WTI (oil futures on NYMEX) is seen consolidating the recent upmove, as the bulls gather pace for a sustained move above the $ 62 mark ahead of the weekly US crude stockpiles data release.  

WTI capped by key resistance near $ 61.70

The barrel of WTI made several attempts to take on the recovery beyond $ 61.70 levels, the confluence zone of 5-DMA and daily pivot, but in vain, as the USD bulls remain in command, capping the upside in the USD-sensitive oil. A stronger US dollar makes the USD-denominated oil more expensive for the holders in foreign currencies.

However, the sentiment around the black gold remains underpinned by falling US crude inventories and a slight decline in the US rigs count for new production, which fell by five in the week to January 5, to 742, according to data from oil services firm Baker Hughes. Last Wednesday, the US commercial crude inventories fell by 7.4 million barrels in the week to Dec. 29, to 424.46 million barrels, the EIA report showed.

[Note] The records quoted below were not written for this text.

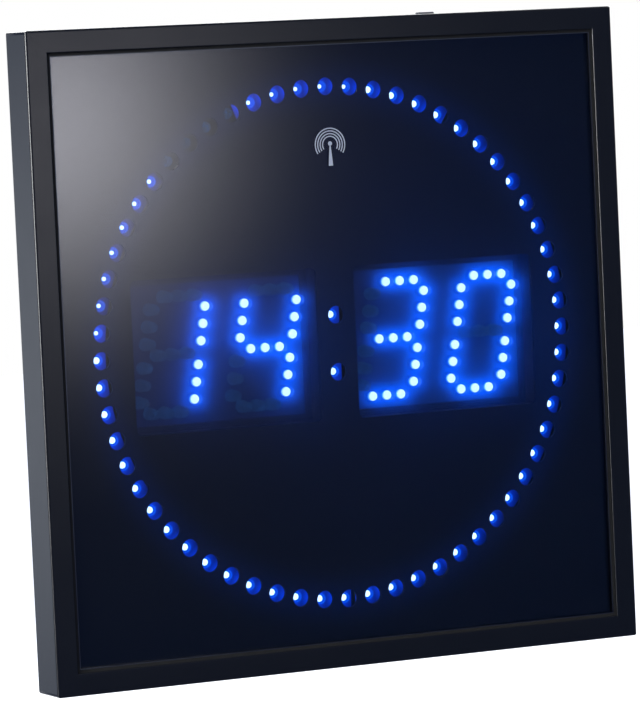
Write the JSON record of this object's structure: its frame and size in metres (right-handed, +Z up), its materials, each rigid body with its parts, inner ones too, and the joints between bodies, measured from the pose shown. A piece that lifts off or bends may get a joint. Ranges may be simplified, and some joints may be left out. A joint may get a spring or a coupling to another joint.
{
  "type": "radio-controlled wall clock",
  "caption": "square wall clock with a slim black mitred frame, a glossy dark front, slanted dot digits behind two windows and a ring of seconds lights, set by keys on its back",
  "frame": {"origin": "middle of the clock's back, on the wall plane", "axes": "+Y into the wall, so the dial faces -Y; +Z up; +X to the right as seen from in front"},
  "size_m": [0.29, 0.022, 0.291],
  "materials": {
    "frame": "black anodised, satin",
    "pane": "clear acrylic with a smoky tint, polished",
    "mask": "matt black sheet",
    "lens": "clear blue-tinted acrylic",
    "board": "glass-fibre circuit board with solder mask",
    "component": "moulded black",
    "steel": "bright zinc",
    "cover": "fine-textured black",
    "button": "moulded dark grey",
    "foam": "closed-cell foam",
    "ferrite": "ground ferrite",
    "winding": "enamelled copper wire",
    "ribbon": "grey ribbon cable",
    "lead": "black insulation",
    "clip": "natural nylon",
    "die_cast": "raw die casting"
  },
  "bodies": {
    "case": {"frame_rail_top": "frame", "frame_rail_left": "frame", "frame_rail_bottom": "frame", "frame_rail_right": "frame", "corner_key_top_right": "die_cast", "corner_key_top_left": "die_cast", "corner_key_bottom_left": "die_cast", "corner_key_bottom_right": "die_cast", "foam_strip_top": "foam", "foam_strip_bottom": "foam", "foam_strip_left": "foam", "foam_strip_right": "foam", "front_pane": "pane", "mask_plate": "mask", "hour_window_lens": "lens", "minute_window_lens": "lens", "seconds_ring_board": "board", "hour_display_board": "board", "minute_display_board": "board", "colon_board": "board", "control_board": "board", "mcu_chip": "component", "quartz_crystal": "steel", "brightness_switch": "steel", "cell_holder": "component", "coin_cell": "steel", "power_board": "board", "dc_jack": "component", "receiver_board": "board", "ferrite_rod": "ferrite", "aerial_winding": "winding", "rod_clip_left": "clip", "rod_clip_right": "clip", "top_key_switch": "board", "hour_ribbon": "ribbon", "minute_ribbon": "ribbon", "colon_ribbon": "ribbon", "ring_ribbon": "ribbon", "power_lead": "lead", "receiver_lead": "lead", "top_key_lead": "lead", "back_cover": "cover", "cover_screw_bottom_left": "steel", "cover_screw_top_left": "steel", "cover_screw_bottom_right": "steel", "cover_screw_top_right": "steel", "keyhole_plate_left": "steel", "keyhole_plate_right": "steel"},
    "set_button": {"set_button_cap": "button", "set_switch_stem": "component"},
    "plus_button": {"plus_button_cap": "button", "plus_switch_stem": "component"},
    "minus_button": {"minus_button_cap": "button", "minus_switch_stem": "component"},
    "brightness_slider": {"brightness_knob": "clip"},
    "battery_door": {"battery_door": "cover"},
    "top_key": {"top_key_cap": "button", "top_key_stem": "component"}
  },
  "joints": [
    {"name": "set_press", "type": "slide", "parent": "case", "child": "set_button", "axis": [0, -1, 0], "range_m": [0, 0.0006], "stiffness_N_per_m": 300},
    {"name": "plus_press", "type": "slide", "parent": "case", "child": "plus_button", "axis": [0, -1, 0], "range_m": [0, 0.0006], "stiffness_N_per_m": 300},
    {"name": "minus_press", "type": "slide", "parent": "case", "child": "minus_button", "axis": [0, -1, 0], "range_m": [0, 0.0006], "stiffness_N_per_m": 300},
    {"name": "brightness_slide", "type": "slide", "parent": "case", "child": "brightness_slider", "axis": [1, 0, 0], "range_m": [-0.002, 0.002]},
    {"name": "battery_door_lift", "type": "slide", "parent": "case", "child": "battery_door", "axis": [0, 1, 0], "range_m": [0, 0.012]},
    {"name": "top_key_press", "type": "slide", "parent": "case", "child": "top_key", "axis": [0, 0, -1], "range_m": [0, 0.0006], "stiffness_N_per_m": 300}
  ]
}
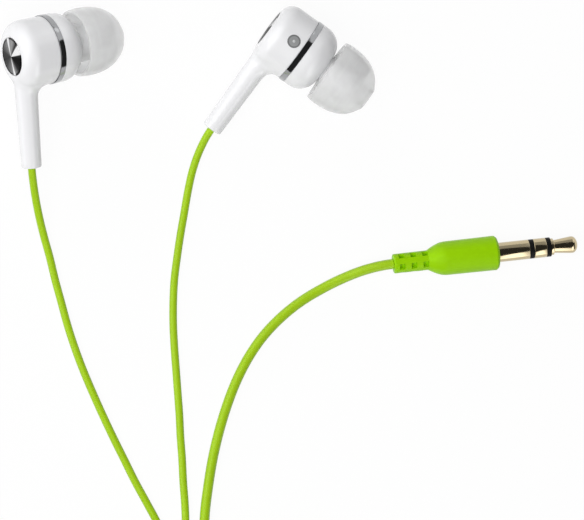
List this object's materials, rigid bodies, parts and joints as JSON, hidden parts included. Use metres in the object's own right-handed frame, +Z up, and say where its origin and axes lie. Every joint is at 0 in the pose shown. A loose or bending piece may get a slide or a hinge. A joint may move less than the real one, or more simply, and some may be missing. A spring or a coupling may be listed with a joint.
{
  "type": "wired in-ear earphones",
  "caption": "Wired in-ear earphones with white housings, silicone tips, green cords, a splitter and a straight 3.5 mm plug.",
  "frame": {"origin": "on the surface that the earphones lie on, below the middle of the box round the two earpieces", "axes": "+Z up, +X from the left earpiece towards the right earpiece and the plug, -Y from the earpieces towards the splitter"},
  "size_m": [0.105, 0.1488, 0.0162],
  "materials": {
    "white_shell": "gloss",
    "spun_metal": "spun",
    "chrome_ring": "mirror",
    "mesh_steel": "satin",
    "clear_silicone": "satin",
    "grey_mark": "satin",
    "driver_plastic": "matt",
    "driver_steel": "satin",
    "copper_wire": "satin",
    "driver_film": "gloss",
    "black_felt": "matt",
    "circuit_board": "satin",
    "red_wire": "satin",
    "crimp_metal": "satin",
    "green_jacket": "satin",
    "green_moulding": "satin",
    "pale_gold": "polished",
    "black_plastic": "satin",
    "ivory_plastic": "satin",
    "tie_plastic": "matt"
  },
  "bodies": {
    "headset": {"left_rear_housing": "white_shell", "left_badge_disc": "spun_metal", "left_trim_ring": "chrome_ring", "left_front_housing": "white_shell", "left_nozzle_mesh": "mesh_steel", "left_side_mark": "grey_mark", "left_driver_frame": "driver_plastic", "left_driver_magnet_system": "driver_steel", "left_surround": "driver_film", "left_driver_cover": "mesh_steel", "left_damping_felt": "black_felt", "left_terminal_board": "circuit_board", "left_lead_wires": "red_wire", "left_cord_anchor": "crimp_metal", "left_cord_tail": "green_jacket", "right_rear_housing": "white_shell", "right_badge_disc": "spun_metal", "right_trim_ring": "chrome_ring", "right_front_housing": "white_shell", "right_nozzle_mesh": "mesh_steel", "right_side_mark": "grey_mark", "right_driver_frame": "driver_plastic", "right_driver_magnet_system": "driver_steel", "right_surround": "driver_film", "right_driver_cover": "mesh_steel", "right_damping_felt": "black_felt", "right_terminal_board": "circuit_board", "right_lead_wires": "red_wire", "right_cord_anchor": "crimp_metal", "right_cord_tail": "green_jacket", "left_cord": "green_jacket", "left_cord_coil": "green_jacket", "left_cord_end": "green_jacket", "right_cord": "green_jacket", "right_cord_coil": "green_jacket", "right_cord_end": "green_jacket", "main_cord": "green_jacket", "main_cord_coil": "green_jacket", "main_cord_end": "green_jacket", "coil_ties": "tie_plastic", "splitter_body": "green_moulding", "splitter_core": "black_plastic", "splitter_cord_ends": "green_jacket", "plug_overmould": "green_moulding", "plug_core": "ivory_plastic", "plug_cord_end": "green_jacket", "plug_sleeve_contact": "pale_gold", "plug_ring_contact": "pale_gold", "plug_tip_contact": "pale_gold", "plug_insulators": "black_plastic"},
    "left_tip": {"left_ear_tip": "clear_silicone"},
    "right_tip": {"right_ear_tip": "clear_silicone"},
    "left_driver_cone": {"left_diaphragm": "driver_film", "left_voice_coil": "copper_wire"},
    "right_driver_cone": {"right_diaphragm": "driver_film", "right_voice_coil": "copper_wire"}
  },
  "joints": [
    {"name": "left_tip_pull", "type": "slide", "parent": "headset", "child": "left_tip", "axis": [0.9248, 0.1915, -0.3289], "range_m": [0, 0.006]},
    {"name": "right_tip_pull", "type": "slide", "parent": "headset", "child": "right_tip", "axis": [0.8094, -0.5837, 0.0645], "range_m": [0, 0.006]},
    {"name": "left_cone_stroke", "type": "slide", "parent": "headset", "child": "left_driver_cone", "axis": [0.9248, 0.1915, -0.3289], "range_m": [-0.00015, 0.00015], "stiffness_N_per_m": 5},
    {"name": "right_cone_stroke", "type": "slide", "parent": "headset", "child": "right_driver_cone", "axis": [0.8094, -0.5837, 0.0645], "range_m": [-0.00015, 0.00015], "stiffness_N_per_m": 5}
  ]
}
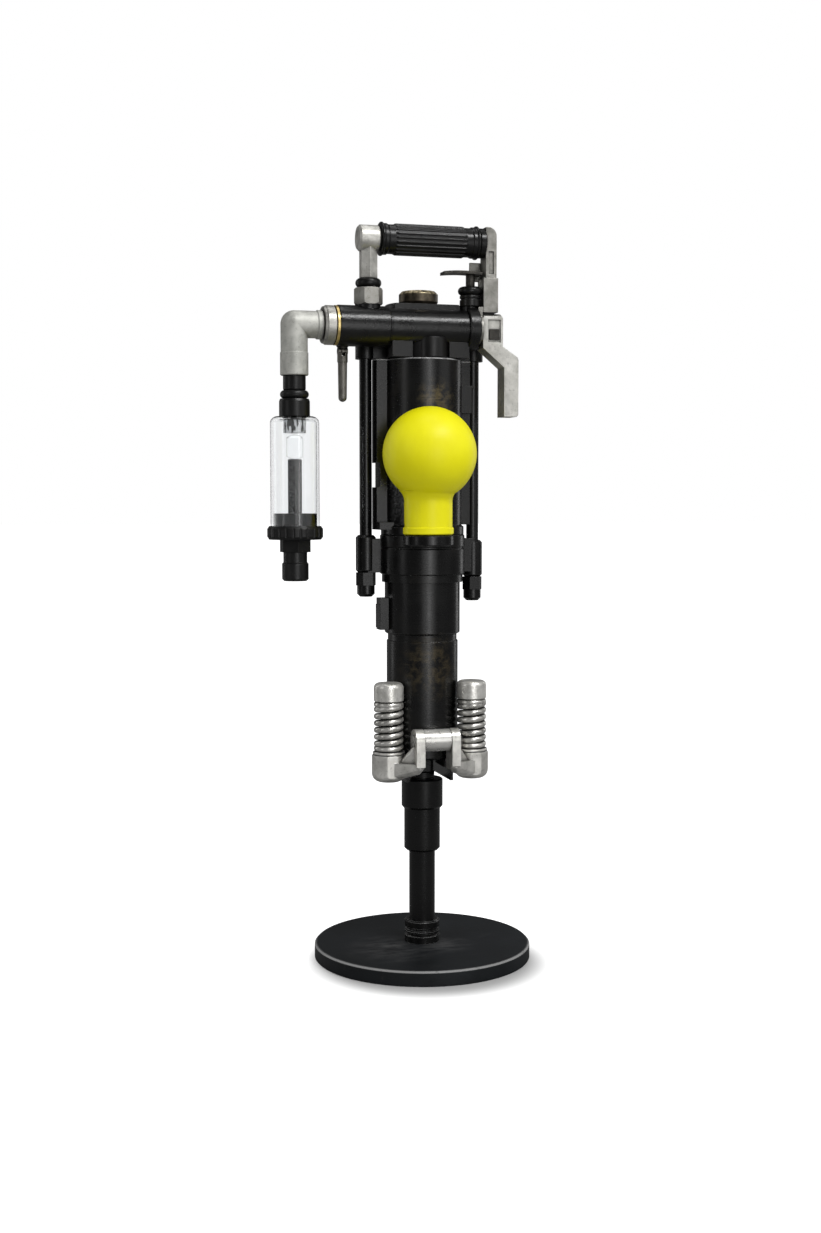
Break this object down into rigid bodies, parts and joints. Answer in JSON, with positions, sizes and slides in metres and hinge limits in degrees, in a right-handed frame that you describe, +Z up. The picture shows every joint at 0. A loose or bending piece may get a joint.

Attention now turns towards this week’s US crude inventory data from the US for fresh direction on the commodity. At the time of writing, WTI trades flat at $ 61.42 while Brent trades -0.22% weaker at $ 67.47.

WTI Technical Levels

The resistances are aligned at $62.20 (2-1/2 year tops) ahead of $62.58 (May 2015 high) and $63 (round figure). On the downside, supports are located at $61 (key support), $60.87 (10-DMA) and $60.00 (key psychological support).